■ **Exercise task**:
Give all of the lines again exactly as they read.

■ **Data excerpt**:

____________________

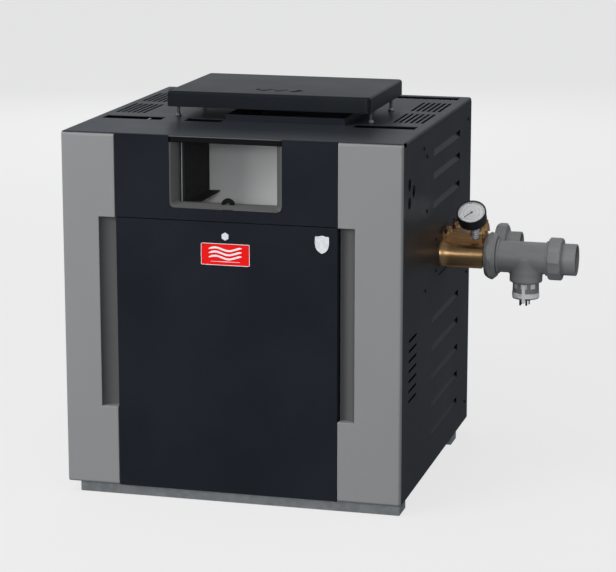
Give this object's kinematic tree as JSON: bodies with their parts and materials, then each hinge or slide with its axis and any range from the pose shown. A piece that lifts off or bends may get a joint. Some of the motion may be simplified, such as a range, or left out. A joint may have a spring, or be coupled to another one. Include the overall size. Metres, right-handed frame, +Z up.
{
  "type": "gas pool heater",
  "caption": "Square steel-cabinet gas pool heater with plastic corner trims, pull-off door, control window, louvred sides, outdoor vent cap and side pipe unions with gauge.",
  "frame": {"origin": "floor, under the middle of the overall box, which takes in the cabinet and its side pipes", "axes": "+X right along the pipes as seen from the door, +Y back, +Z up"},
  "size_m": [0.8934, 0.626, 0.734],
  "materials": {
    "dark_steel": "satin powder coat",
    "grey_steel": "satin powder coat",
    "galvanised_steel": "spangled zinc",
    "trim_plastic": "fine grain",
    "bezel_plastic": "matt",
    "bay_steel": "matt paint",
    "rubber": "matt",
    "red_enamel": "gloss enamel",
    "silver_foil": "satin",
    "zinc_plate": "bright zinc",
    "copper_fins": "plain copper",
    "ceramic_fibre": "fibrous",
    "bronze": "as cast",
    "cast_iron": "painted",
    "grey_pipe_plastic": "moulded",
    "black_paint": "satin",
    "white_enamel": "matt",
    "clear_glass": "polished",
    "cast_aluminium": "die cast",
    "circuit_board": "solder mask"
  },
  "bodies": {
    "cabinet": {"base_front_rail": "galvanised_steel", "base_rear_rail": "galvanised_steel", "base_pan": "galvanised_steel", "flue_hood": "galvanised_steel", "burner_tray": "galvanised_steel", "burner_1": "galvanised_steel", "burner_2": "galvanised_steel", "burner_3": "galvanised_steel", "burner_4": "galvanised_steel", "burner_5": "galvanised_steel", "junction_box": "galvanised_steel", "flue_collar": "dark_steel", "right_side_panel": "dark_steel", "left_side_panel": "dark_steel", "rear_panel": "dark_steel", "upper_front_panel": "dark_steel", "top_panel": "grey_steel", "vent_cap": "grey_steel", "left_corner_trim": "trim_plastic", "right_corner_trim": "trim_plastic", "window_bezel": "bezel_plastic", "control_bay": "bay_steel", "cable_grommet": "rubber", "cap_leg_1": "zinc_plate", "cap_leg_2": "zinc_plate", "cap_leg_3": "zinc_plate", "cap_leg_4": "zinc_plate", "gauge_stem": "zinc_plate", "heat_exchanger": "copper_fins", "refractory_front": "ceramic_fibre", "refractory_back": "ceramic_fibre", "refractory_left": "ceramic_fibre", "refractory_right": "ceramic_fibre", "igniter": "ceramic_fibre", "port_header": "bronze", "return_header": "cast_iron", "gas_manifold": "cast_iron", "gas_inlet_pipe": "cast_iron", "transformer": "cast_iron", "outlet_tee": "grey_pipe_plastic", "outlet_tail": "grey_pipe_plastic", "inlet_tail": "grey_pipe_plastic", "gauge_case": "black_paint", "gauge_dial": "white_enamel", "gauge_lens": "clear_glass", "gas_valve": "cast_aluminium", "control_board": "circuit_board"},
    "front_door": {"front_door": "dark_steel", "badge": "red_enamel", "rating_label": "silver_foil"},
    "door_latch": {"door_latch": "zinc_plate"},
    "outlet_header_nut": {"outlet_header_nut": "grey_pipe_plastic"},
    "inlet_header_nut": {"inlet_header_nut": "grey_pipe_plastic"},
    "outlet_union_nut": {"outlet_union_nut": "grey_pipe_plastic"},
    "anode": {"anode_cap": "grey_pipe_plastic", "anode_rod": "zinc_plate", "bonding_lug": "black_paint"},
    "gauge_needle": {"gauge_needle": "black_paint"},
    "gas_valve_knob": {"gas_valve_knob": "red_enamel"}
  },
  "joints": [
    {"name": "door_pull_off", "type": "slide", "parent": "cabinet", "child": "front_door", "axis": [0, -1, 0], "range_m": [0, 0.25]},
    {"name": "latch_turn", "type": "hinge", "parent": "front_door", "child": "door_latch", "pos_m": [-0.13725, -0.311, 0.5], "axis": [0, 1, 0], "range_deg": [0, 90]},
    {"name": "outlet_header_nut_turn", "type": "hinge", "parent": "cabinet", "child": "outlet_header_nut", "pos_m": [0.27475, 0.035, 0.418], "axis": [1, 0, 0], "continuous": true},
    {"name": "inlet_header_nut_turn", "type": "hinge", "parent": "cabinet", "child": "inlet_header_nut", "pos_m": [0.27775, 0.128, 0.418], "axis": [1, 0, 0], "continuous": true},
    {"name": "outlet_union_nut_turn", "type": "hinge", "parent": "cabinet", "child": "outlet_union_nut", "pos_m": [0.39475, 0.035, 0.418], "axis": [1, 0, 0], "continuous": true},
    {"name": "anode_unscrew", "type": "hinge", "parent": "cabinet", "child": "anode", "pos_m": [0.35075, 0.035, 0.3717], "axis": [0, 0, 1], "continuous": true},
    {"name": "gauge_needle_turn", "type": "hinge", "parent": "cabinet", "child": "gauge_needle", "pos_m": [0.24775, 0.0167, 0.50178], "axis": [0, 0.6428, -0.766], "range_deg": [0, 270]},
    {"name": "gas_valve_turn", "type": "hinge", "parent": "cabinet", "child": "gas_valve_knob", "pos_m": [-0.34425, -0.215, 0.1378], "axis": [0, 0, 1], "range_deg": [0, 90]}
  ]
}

____________________

■ **Result for this task**:
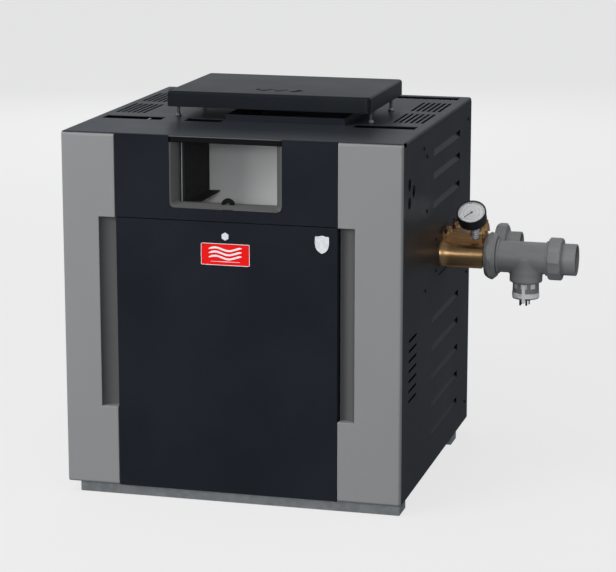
Give this object's kinematic tree as JSON: bodies with their parts and materials, then each hinge or slide with its axis and any range from the pose shown. A piece that lifts off or bends may get a joint. Some of the motion may be simplified, such as a range, or left out. A joint may have a spring, or be coupled to another one. Include the overall size. Metres, right-handed frame, +Z up.
{
  "type": "gas pool heater",
  "caption": "Square steel-cabinet gas pool heater with plastic corner trims, pull-off door, control window, louvred sides, outdoor vent cap and side pipe unions with gauge.",
  "frame": {"origin": "floor, under the middle of the overall box, which takes in the cabinet and its side pipes", "axes": "+X right along the pipes as seen from the door, +Y back, +Z up"},
  "size_m": [0.8934, 0.626, 0.734],
  "materials": {
    "dark_steel": "satin powder coat",
    "grey_steel": "satin powder coat",
    "galvanised_steel": "spangled zinc",
    "trim_plastic": "fine grain",
    "bezel_plastic": "matt",
    "bay_steel": "matt paint",
    "rubber": "matt",
    "red_enamel": "gloss enamel",
    "silver_foil": "satin",
    "zinc_plate": "bright zinc",
    "copper_fins": "plain copper",
    "ceramic_fibre": "fibrous",
    "bronze": "as cast",
    "cast_iron": "painted",
    "grey_pipe_plastic": "moulded",
    "black_paint": "satin",
    "white_enamel": "matt",
    "clear_glass": "polished",
    "cast_aluminium": "die cast",
    "circuit_board": "solder mask"
  },
  "bodies": {
    "cabinet": {"base_front_rail": "galvanised_steel", "base_rear_rail": "galvanised_steel", "base_pan": "galvanised_steel", "flue_hood": "galvanised_steel", "burner_tray": "galvanised_steel", "burner_1": "galvanised_steel", "burner_2": "galvanised_steel", "burner_3": "galvanised_steel", "burner_4": "galvanised_steel", "burner_5": "galvanised_steel", "junction_box": "galvanised_steel", "flue_collar": "dark_steel", "right_side_panel": "dark_steel", "left_side_panel": "dark_steel", "rear_panel": "dark_steel", "upper_front_panel": "dark_steel", "top_panel": "grey_steel", "vent_cap": "grey_steel", "left_corner_trim": "trim_plastic", "right_corner_trim": "trim_plastic", "window_bezel": "bezel_plastic", "control_bay": "bay_steel", "cable_grommet": "rubber", "cap_leg_1": "zinc_plate", "cap_leg_2": "zinc_plate", "cap_leg_3": "zinc_plate", "cap_leg_4": "zinc_plate", "gauge_stem": "zinc_plate", "heat_exchanger": "copper_fins", "refractory_front": "ceramic_fibre", "refractory_back": "ceramic_fibre", "refractory_left": "ceramic_fibre", "refractory_right": "ceramic_fibre", "igniter": "ceramic_fibre", "port_header": "bronze", "return_header": "cast_iron", "gas_manifold": "cast_iron", "gas_inlet_pipe": "cast_iron", "transformer": "cast_iron", "outlet_tee": "grey_pipe_plastic", "outlet_tail": "grey_pipe_plastic", "inlet_tail": "grey_pipe_plastic", "gauge_case": "black_paint", "gauge_dial": "white_enamel", "gauge_lens": "clear_glass", "gas_valve": "cast_aluminium", "control_board": "circuit_board"},
    "front_door": {"front_door": "dark_steel", "badge": "red_enamel", "rating_label": "silver_foil"},
    "door_latch": {"door_latch": "zinc_plate"},
    "outlet_header_nut": {"outlet_header_nut": "grey_pipe_plastic"},
    "inlet_header_nut": {"inlet_header_nut": "grey_pipe_plastic"},
    "outlet_union_nut": {"outlet_union_nut": "grey_pipe_plastic"},
    "anode": {"anode_cap": "grey_pipe_plastic", "anode_rod": "zinc_plate", "bonding_lug": "black_paint"},
    "gauge_needle": {"gauge_needle": "black_paint"},
    "gas_valve_knob": {"gas_valve_knob": "red_enamel"}
  },
  "joints": [
    {"name": "door_pull_off", "type": "slide", "parent": "cabinet", "child": "front_door", "axis": [0, -1, 0], "range_m": [0, 0.25]},
    {"name": "latch_turn", "type": "hinge", "parent": "front_door", "child": "door_latch", "pos_m": [-0.13725, -0.311, 0.5], "axis": [0, 1, 0], "range_deg": [0, 90]},
    {"name": "outlet_header_nut_turn", "type": "hinge", "parent": "cabinet", "child": "outlet_header_nut", "pos_m": [0.27475, 0.035, 0.418], "axis": [1, 0, 0], "continuous": true},
    {"name": "inlet_header_nut_turn", "type": "hinge", "parent": "cabinet", "child": "inlet_header_nut", "pos_m": [0.27775, 0.128, 0.418], "axis": [1, 0, 0], "continuous": true},
    {"name": "outlet_union_nut_turn", "type": "hinge", "parent": "cabinet", "child": "outlet_union_nut", "pos_m": [0.39475, 0.035, 0.418], "axis": [1, 0, 0], "continuous": true},
    {"name": "anode_unscrew", "type": "hinge", "parent": "cabinet", "child": "anode", "pos_m": [0.35075, 0.035, 0.3717], "axis": [0, 0, 1], "continuous": true},
    {"name": "gauge_needle_turn", "type": "hinge", "parent": "cabinet", "child": "gauge_needle", "pos_m": [0.24775, 0.0167, 0.50178], "axis": [0, 0.6428, -0.766], "range_deg": [0, 270]},
    {"name": "gas_valve_turn", "type": "hinge", "parent": "cabinet", "child": "gas_valve_knob", "pos_m": [-0.34425, -0.215, 0.1378], "axis": [0, 0, 1], "range_deg": [0, 90]}
  ]
}